Congressman J. Parnell Thomas, the chairman of the Un-American Activities Committee, began suspecting that Communists might have infiltrated the ranks of Cecil County’s Law Enforcement community one autumn day in 1947. As the New Jersey Representative with plenty of experience investigating all sorts of high profile Hollywood radicals, the naturally suspicious politician knew when he had stumbled onto an infiltration threat.
Representative Thomas’ reputation as an anti-Communist crusader grew in May 1947 once Republicans took the reins of Congress for the first time in 16-years when he was put in charge of the House Committee on Un-American Activities. This moved him from being an obscure Bergen County politician to national prominence as the zealous chairman ramped up investigations of the Hollywood film industry, seeking to expose radical infiltration of the Screen Writer’s Guild. He also knew that Reds had penetrated the labor movement, the government, political parties, the press, radio, schools and colleges, churches and social organizations.
Five months later, the powerful Congressman was well-known nationally because of his zeal in providing leadership to uncover subversion and espionage. So, with his experience in investigating all sorts of radical activities, he knew he had come across something when Maryland State Trooper Stanley Kaplow arrested him for speeding outside of Port Deposit.

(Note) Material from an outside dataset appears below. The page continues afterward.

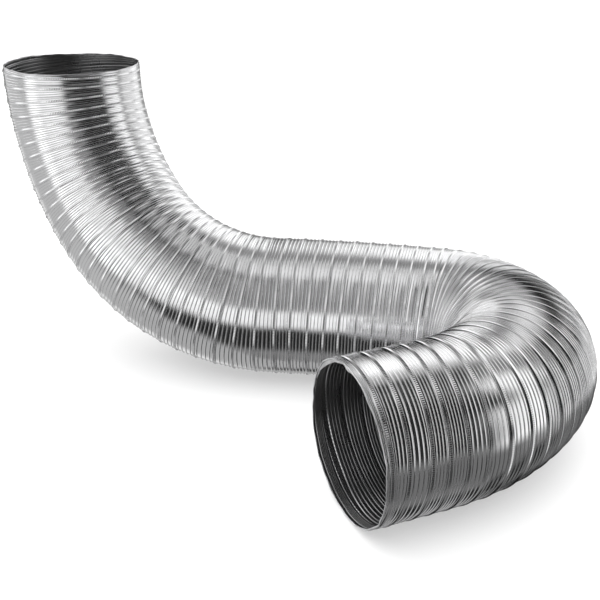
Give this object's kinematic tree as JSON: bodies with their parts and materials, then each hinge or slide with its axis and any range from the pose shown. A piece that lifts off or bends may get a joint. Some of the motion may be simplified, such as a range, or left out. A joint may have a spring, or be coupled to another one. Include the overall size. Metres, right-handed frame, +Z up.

In a letter to the Commissioner of Motor Vehicles, Thomas said he was driving about 30 mph in a 50 mph zone when he noticed the patrol car. Nonetheless he lowered his speed more, but Trooper Kaplow lowered his. Then the Congressman raised his speed to see what would happen but the officer still followed him.
Having had his investigators shadow plenty of questionable types, he became suspicious of the trailing police car. In fact, he indignantly stopped and confronted Trooper Kaplow, demanding that the patrolman stop trailing him. To this, the officer replied he was going to continue and for ten miles he did. “As far as I could find out, he did it for just one reason and that was to annoy me,” Representative Thomas reported.
This touched off the congressman’s suspicions that there was something :dire and foreboding to the action of this officer. Probably he was an Un-American.” So he asked the Maryland Commissioner of Motor Vehicles for an official investigation. The Maryland authorities weren’t too worried about Trooper Kaplow’s loyalty and possible un-Americanism for they appear to have done nothing.
Stanley I Kaplow was a member of Maryland’s first postwar class of state troopers, graduating from the police academy in April 1947. When he retired as deputy superintendent of the Maryland State Police, holding the rank of Colonel. He died in 1988.
The Congressman resigned from Congress in January 1950, after being charged with padding the payroll.